- WRITTEN INSTRUCTION -
From the opening line of the records through the line bearing "LIFT = 8.3 *", set down every line exactly.

┌──

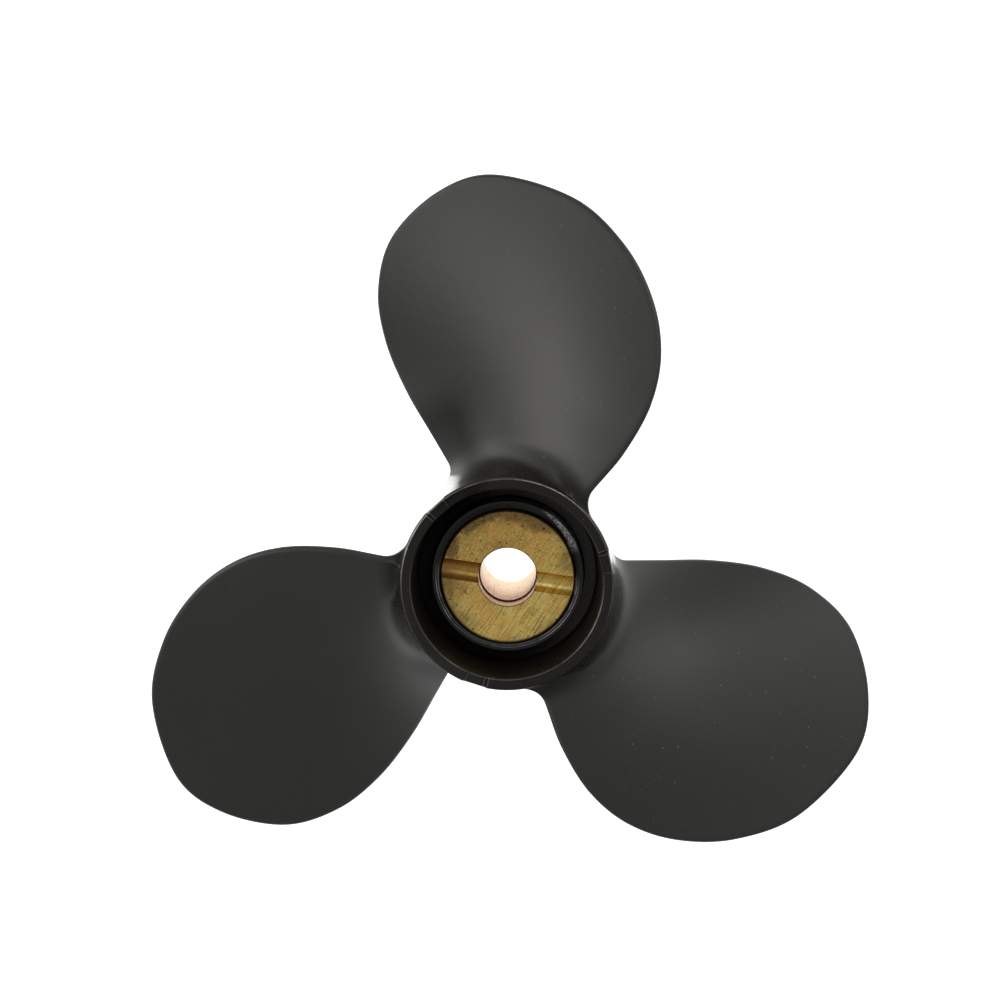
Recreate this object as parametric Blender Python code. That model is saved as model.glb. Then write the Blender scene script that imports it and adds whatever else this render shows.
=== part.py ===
"""Three-bladed propeller of a small outboard engine.

One painted aluminium casting carries a rubber damper, and the damper carries a brass bush
with a half-round slot for the drive pin. The shaft axis is Z and the front end, which faces
the gearcase, is up. Heights are measured from where a blade's helix crosses its reference
line, and the whole part is then lifted so that the origin lies at its centre of mass.
"""
import math

import bmesh
import bpy
from mathutils import Matrix, Vector

MM = 0.001
GAP = 0.3 * MM  # clearance between pieces that touch
LIFT = 8.3 * MM  # height of the blades' reference lines over the centre of mass

# Blades: 7.5 inch across, 7 inch of pitch, left-handed as in the picture
BLADES = 3
TIP_RADIUS = 95.25 * MM
PITCH = 178 * MM
HELIX_RISE = -PITCH / math.tau  # height for each radian, anticlockwise seen from the front
BLADE_LINE = math.radians(90)  # direction of the first blade's reference line
EDGE_RADIUS = 0.8 * MM
ROOT_THICKNESS = 6.6 * MM
TIP_THICKNESS = 1.9 * MM
THICKNESS_TAPER = 1.3  # above 1, so most of the thickness goes near the hub
THICK_BAND = 26 * MM  # distance from the edge over which a section reaches its full thickness
ROOT_HALF_ANGLE = math.radians(36.5)  # half the angle that a blade spans near the hub
FRONT_SHARE = 0.75  # part of the thickness that lies on the front side of the helix
LEADING_FILLET = 4.8 * MM
TRAILING_FILLET = 3.6 * MM
FILLET_END = 0.9  # share of the fillet's arc that is kept before it would lie flat on the hub
ROOT_FACED_OFF = 1.2 * MM  # how far the blade roots stay behind the rim's front face
LEAST_FILLET = 1 * MM  # where the front face of a blade runs close to the rim

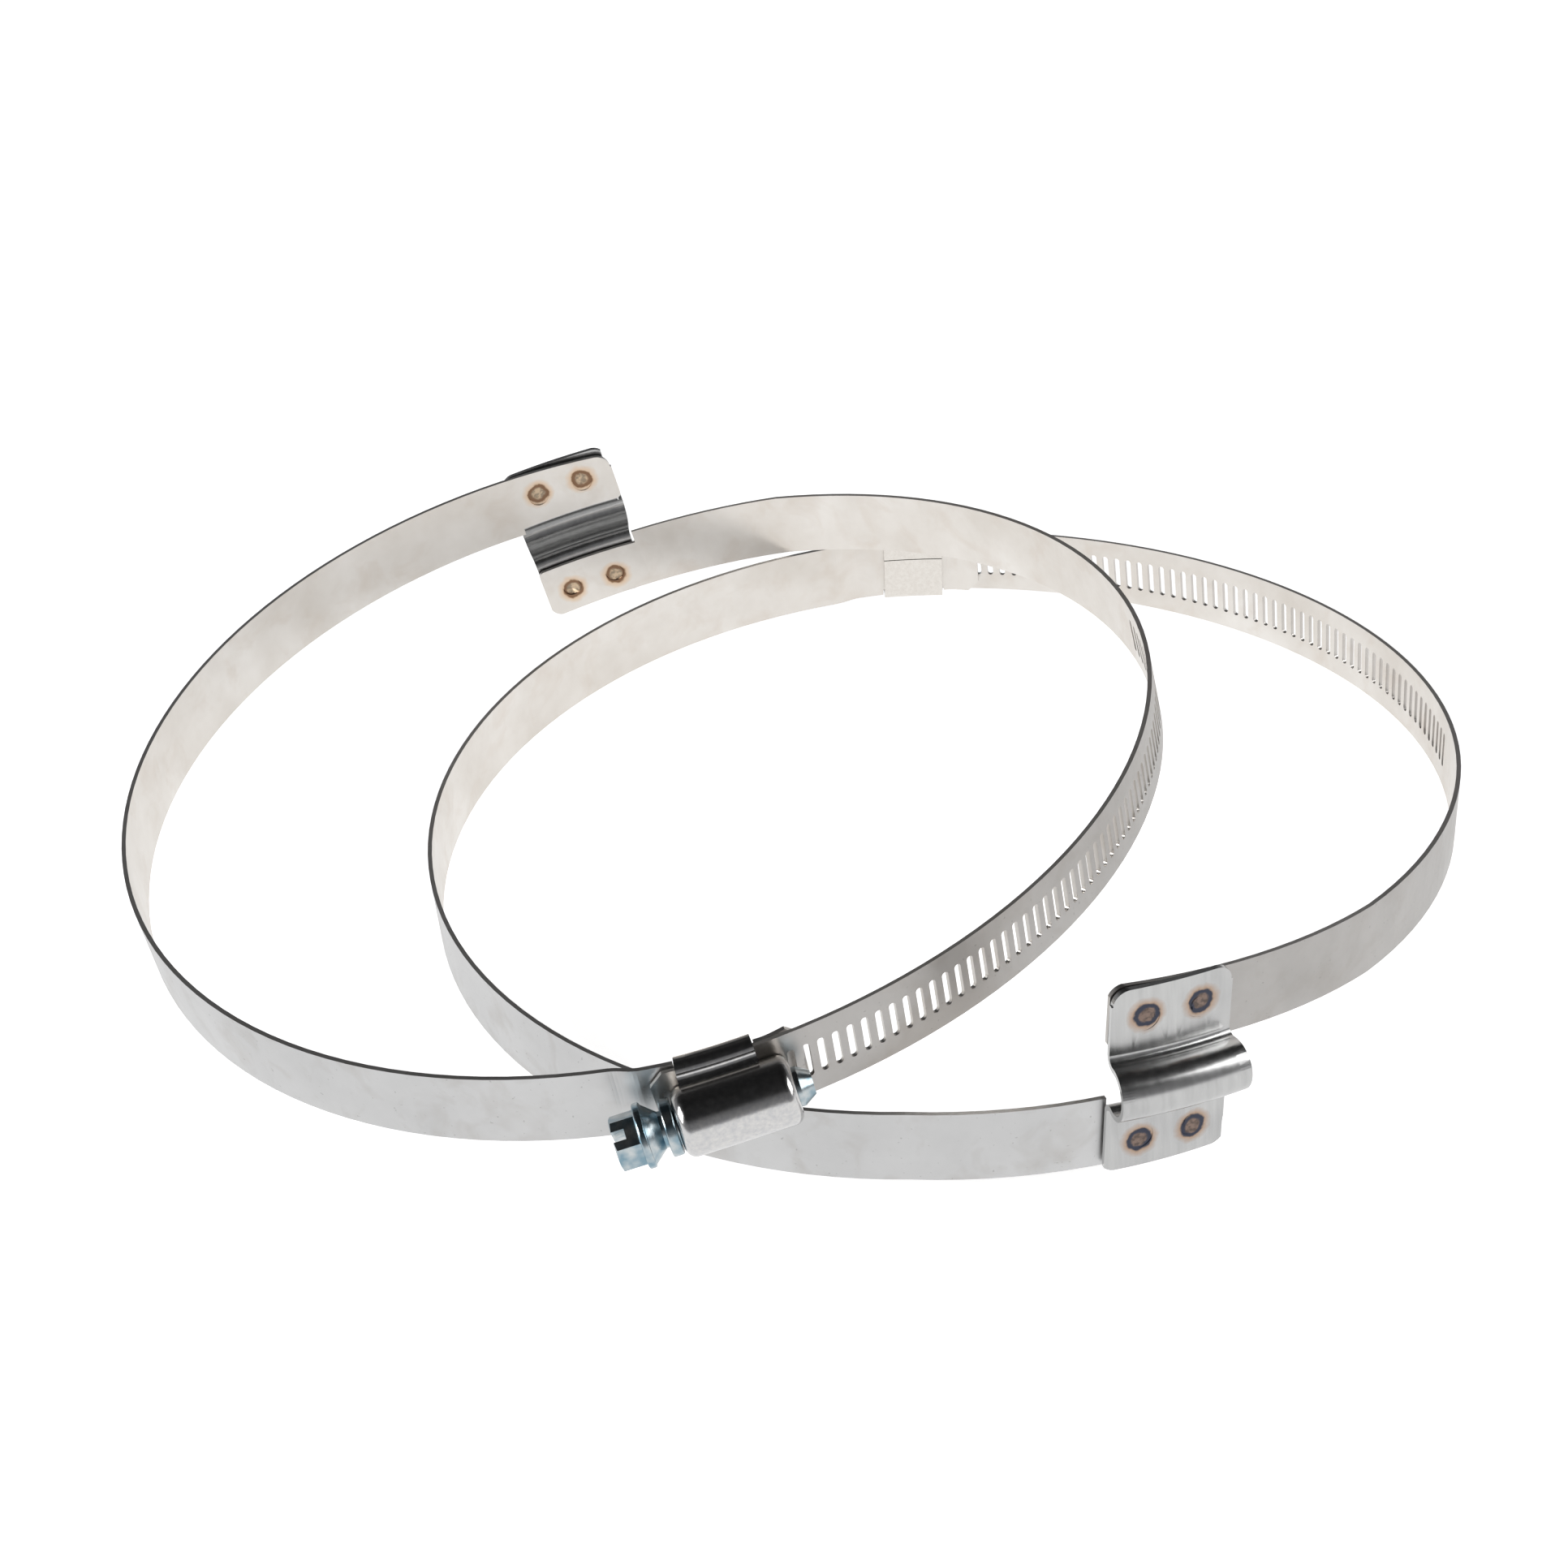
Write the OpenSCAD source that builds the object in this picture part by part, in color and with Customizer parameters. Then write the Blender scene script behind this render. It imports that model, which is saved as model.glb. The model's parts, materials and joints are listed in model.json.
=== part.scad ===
// Pair of worm-drive bridge clamps for wire-wound flexible air duct, one laid
// across the other. Each clamp is a split ring: a plain band and a slotted band
// overlap in a screw housing, and a raised bridge joins them on the far side with
// an axial step, so that the ring follows the helix of the duct's wire.
// Clamp frame: the ring's axis is Z, z = 0 is mid-height of the plain band, and the
// housing sits at -Y. Angles run from +X, so the plain band climbs from -90 degrees.

/* [Ring] */
// Inside diameter of the closed ring, which is the outside of the duct
ring_d = 164; // [150:1:180]
// Axial climb of the slotted band over half a turn
climb = 16.1; // [15:0.1:19]
// Skew of the slotted band, the housing and the screw against the plain band, in degrees
skew = 2.8; // [0:0.1:3]
// Angle along the plain band from housing to bridge, lower clamp
lower_span = 201.4; // [190:0.1:205]
// Angle along the plain band from housing to bridge, upper clamp
upper_span = 180.6; // [175:0.1:190]

/* [Bands at the bridge] */
// Extra height that the slotted band gains before the bridge
rise = 2.4; // [0.5:0.1:3]
// Dip of the plain band before the bridge, lower clamp
lower_dip = 2.1; // [0:0.1:3]
// Dip of the plain band before the bridge, upper clamp
upper_dip = 0; // [0:0.1:3]
// Angle along the ring over which the bands rise and dip
bend_run = 26; // [20:1:35]
// Slope of the bridge along the ring, in degrees
bridge_lean = 4.5; // [0:0.1:5]

/* [Bands] */
// Width of both bands
band_w = 12; // [11:0.5:13]
// Thickness of both bands
band_t = 0.7; // [0.6:0.05:0.8]
// Corner radius of the band ends at the bridge
band_corner = 2.5; // [1.5:0.1:3]
// Length of the slotted band's tail, from mid-housing
tail_len = 10.6; // [9:0.1:12]
// Length of the plain band's tongue, from mid-housing
tongue_len = 11; // [10:0.1:12]
// Chamfer on the corners of the tail and the tongue
end_chamfer = 2; // [1:0.1:2.5]
// Step that lifts the plain band over the housing's legs
joggle = 0.85; // [0.8:0.05:1]
// Length of the ramp of that step
joggle_run = 4.5; // [3:0.5:6]
// Running gap between the two bands in the housing
face_gap = 0.3; // [0.2:0.05:0.4]

/* [Slots] */
// Distance from slot to slot, which is also the pitch of the worm
slot_pitch = 2.25; // [2.2:0.05:2.3]
// Number of slots
slot_count = 63; // [50:1:63]
// Length of a slot across the band
slot_len = 5.9; // [5:0.1:6.5]
// Width of a slot
slot_w = 1.1; // [1:0.05:1.2]

/* [Bridge] */
// Length of the bridge along the ring
bridge_len = 18.2; // [16:0.1:20]
// Thickness of the bridge's sheet
bridge_t = 0.8; // [0.6:0.05:1]
// Height of each welded flange
flange_h = 10.6; // [9.5:0.1:11.5]
// Radius of the bridge's nose, at mid-sheet
nose_r = 3.6; // [3.2:0.1:4]
// Distance of the nose's centre from the flanges, at mid-sheet
nose_out = 2.6; // [2:0.1:3]
// Radius of the bends where the nose leaves the flanges, at mid-sheet
bend_r = 1.6; // [1.2:0.1:2]
// Corner radius of the flanges
flange_corner = 2.5; // [1.5:0.1:3]
// Depth by which the bands are cut back beside the nose
notch_depth = 2; // [1:0.1:2.5]
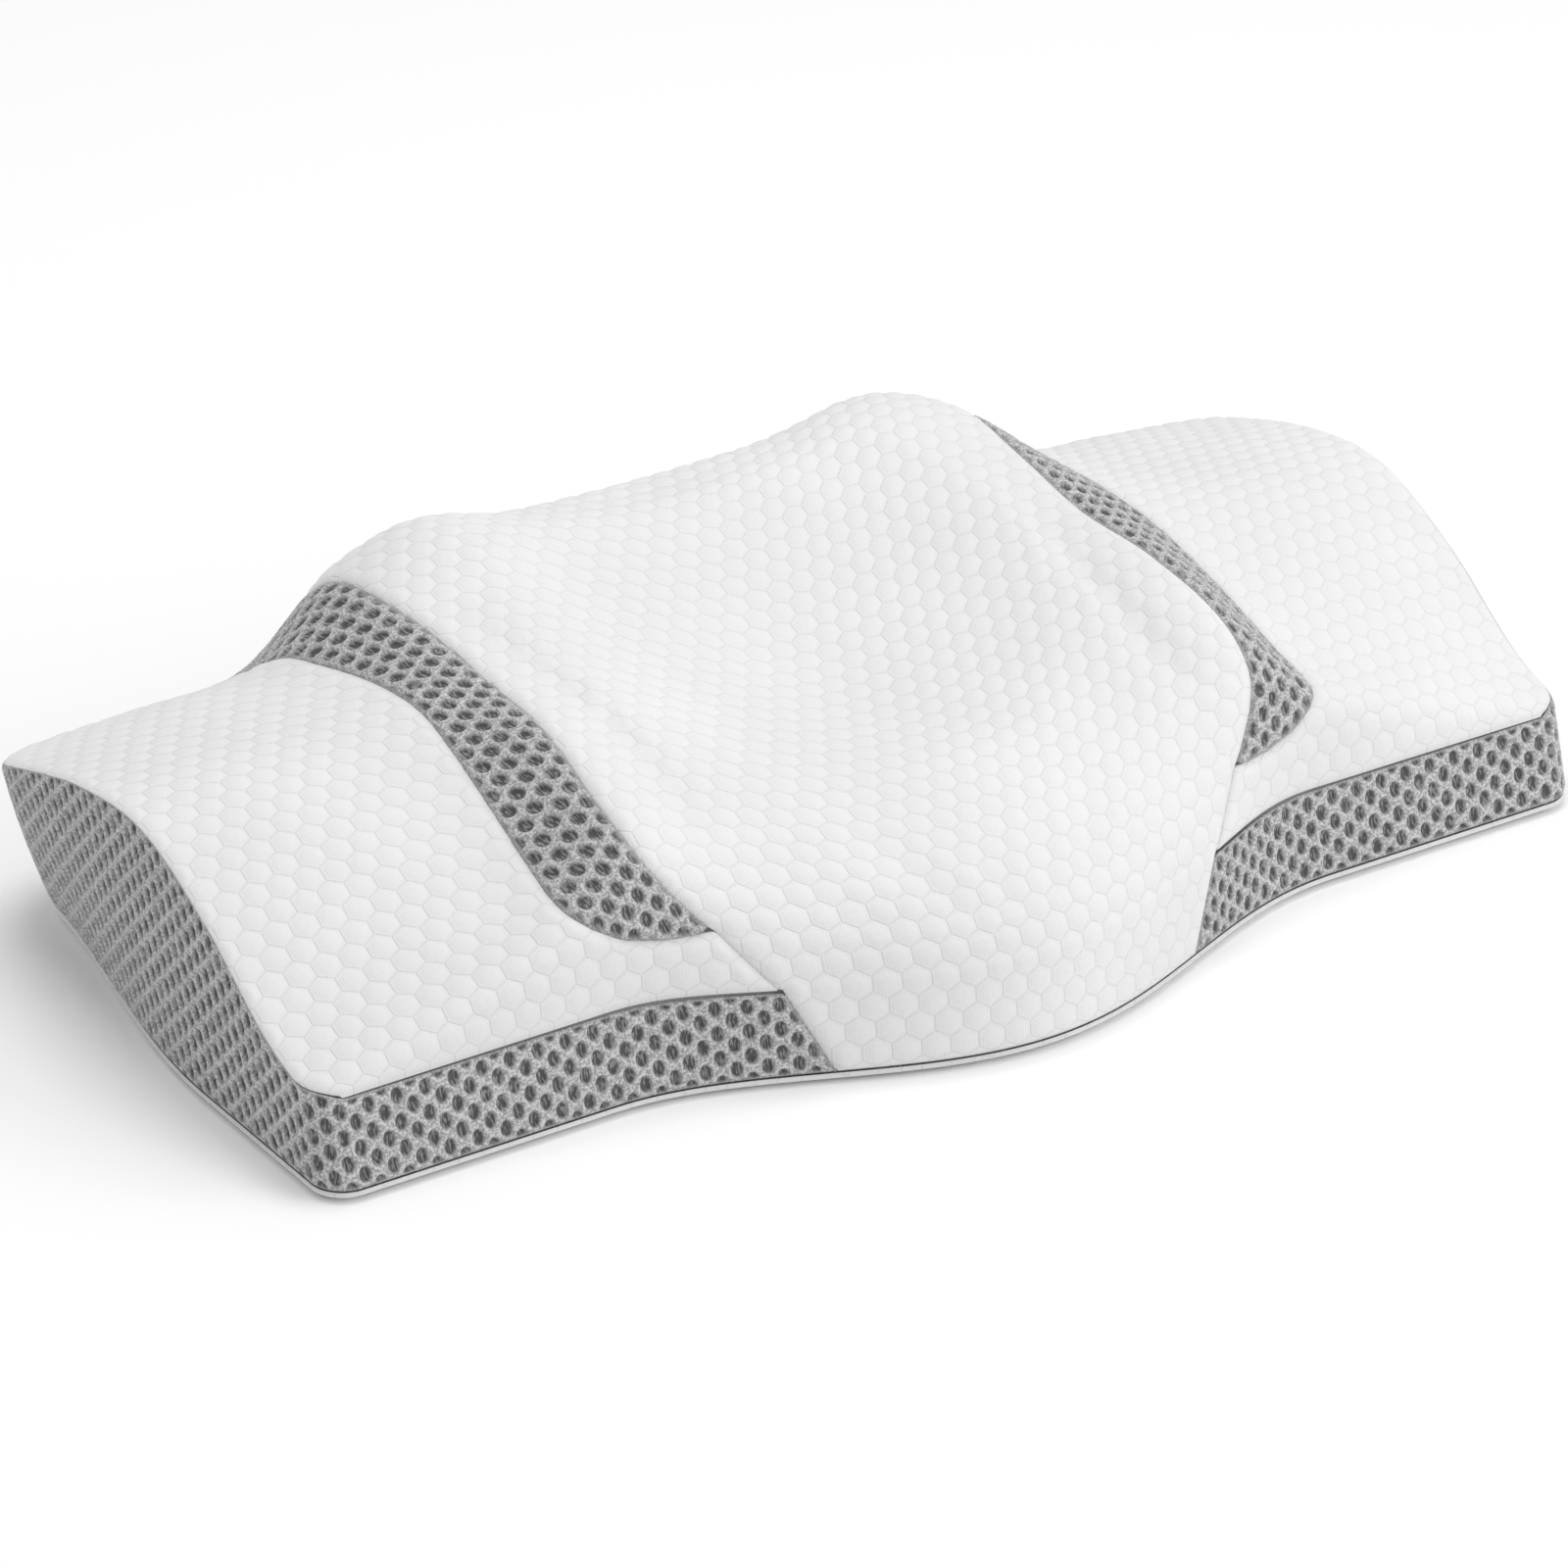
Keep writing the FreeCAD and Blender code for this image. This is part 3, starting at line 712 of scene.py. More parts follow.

└──

- TASK RESULT -
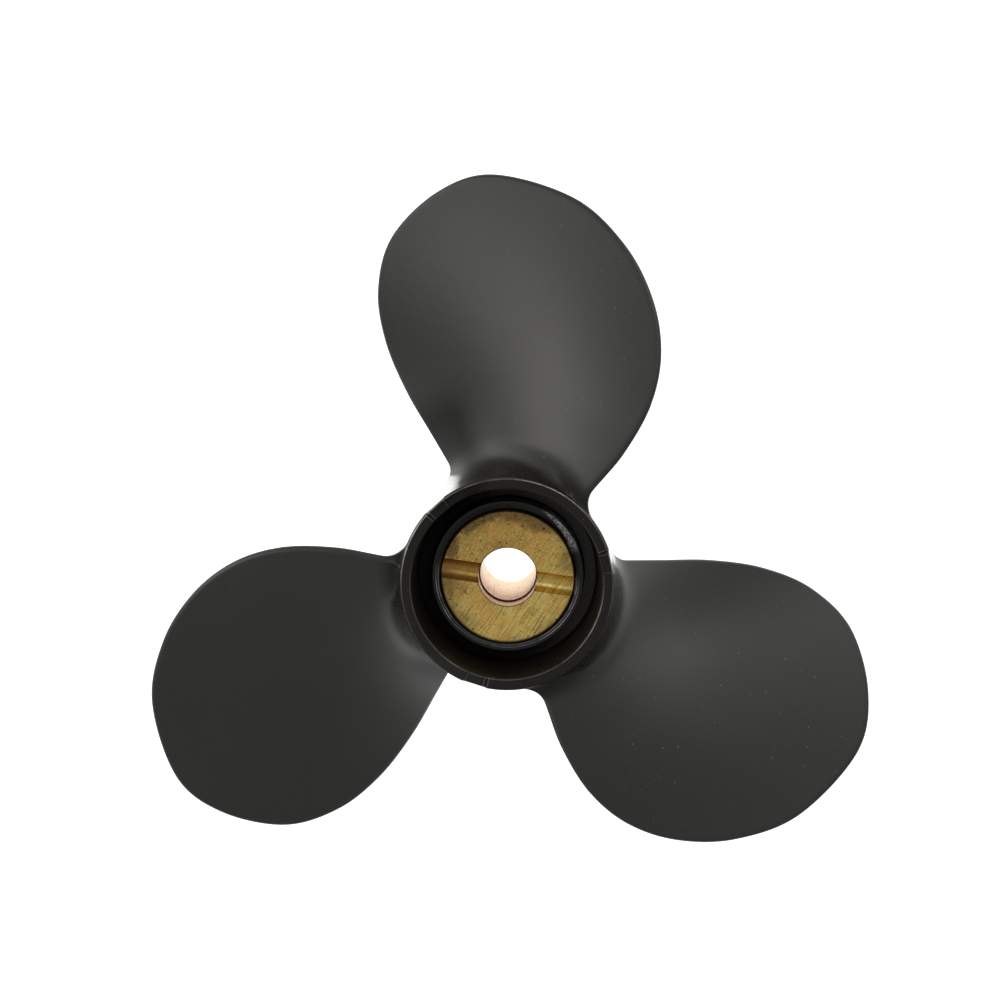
Recreate this object as parametric Blender Python code. That model is saved as model.glb. Then write the Blender scene script that imports it and adds whatever else this render shows.
=== part.py ===
"""Three-bladed propeller of a small outboard engine.

One painted aluminium casting carries a rubber damper, and the damper carries a brass bush
with a half-round slot for the drive pin. The shaft axis is Z and the front end, which faces
the gearcase, is up. Heights are measured from where a blade's helix crosses its reference
line, and the whole part is then lifted so that the origin lies at its centre of mass.
"""
import math

import bmesh
import bpy
from mathutils import Matrix, Vector

MM = 0.001
GAP = 0.3 * MM  # clearance between pieces that touch
LIFT = 8.3 * MM  # height of the blades' reference lines over the centre of mass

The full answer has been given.